Israel mengatakan taktik kontroversial, yang dikenal sebagai penahanan administratif, membantu pihak berwenang menggagalkan serangan dan menahan militan berbahaya tanpa membocorkan materi yang memberatkan karena alasan keamanan.
Orang-orang Palestina dan kelompok-kelompok hak asasi manusia mengatakan sistem itu disalahgunakan secara luas dan menolak proses hukum, dengan sifat rahasia dari bukti yang membuat tahanan administratif atau pengacara mereka tidak mungkin mengajukan pembelaan.
HaMoked, sebuah kelompok hak asasi manusia Israel yang secara teratur mengumpulkan angka-angka dari otoritas penjara, mengatakan bahwa pada bulan April, ada 1.016 tahanan yang ditahan dalam penahanan administratif.
Hampir semuanya adalah warga Palestina yang ditahan di bawah hukum militer, karena penahanan administratif sangat jarang digunakan terhadap orang Yahudi. Empat orang Yahudi Israel saat ini ditahan tanpa dakwaan.
“Tidak ada kepastian kapan mimpi buruk itu akan berakhir,” kata Manal Abu Bakr, 48 tahun, di Dheisheh, sebuah kamp pengungsi di dekat kota Bethlehem di Tepi Barat. Putranya yang berusia 28 tahun, Mohammed, kehilangan empat tahun kuliahnya karena penahanan administratif.
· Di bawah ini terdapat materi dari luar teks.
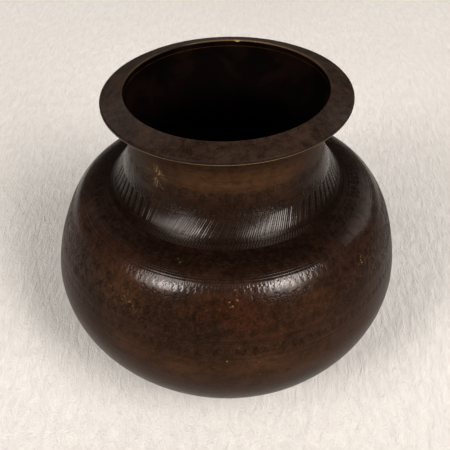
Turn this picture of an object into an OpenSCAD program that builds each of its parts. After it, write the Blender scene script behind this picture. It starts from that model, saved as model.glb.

Suaminya, Nidal, seorang jurnalis dan presenter radio, tetap ditahan. Dia telah menghabiskan 17 tahun di balik jeruji besi dalam tiga dekade terakhir, lebih dari setengahnya tanpa dakwaan, menurut kelompok hak asasi tahanan, Klub Tahanan Palestina.
Sidang perpanjangan penahanannya dijadwalkan pada bulan September. "Aku lelah," kata Manal. "Bahkan sulit untuk berharap."
HaMoked mengatakan 2.416 warga Palestina menjalani hukuman setelah dinyatakan bersalah di pengadilan militer Israel. Tambahan 1.409 tahanan ditahan untuk diinterogasi, telah didakwa dan sedang menunggu persidangan, atau sedang diadili.
Di antara 76 warga Palestina yang ditahan bulan lalu, 49 orang adalah tahanan administratif. Perintah penahanan administratif dapat dikeluarkan untuk maksimal enam bulan, tetapi dapat diperpanjang tanpa batas waktu.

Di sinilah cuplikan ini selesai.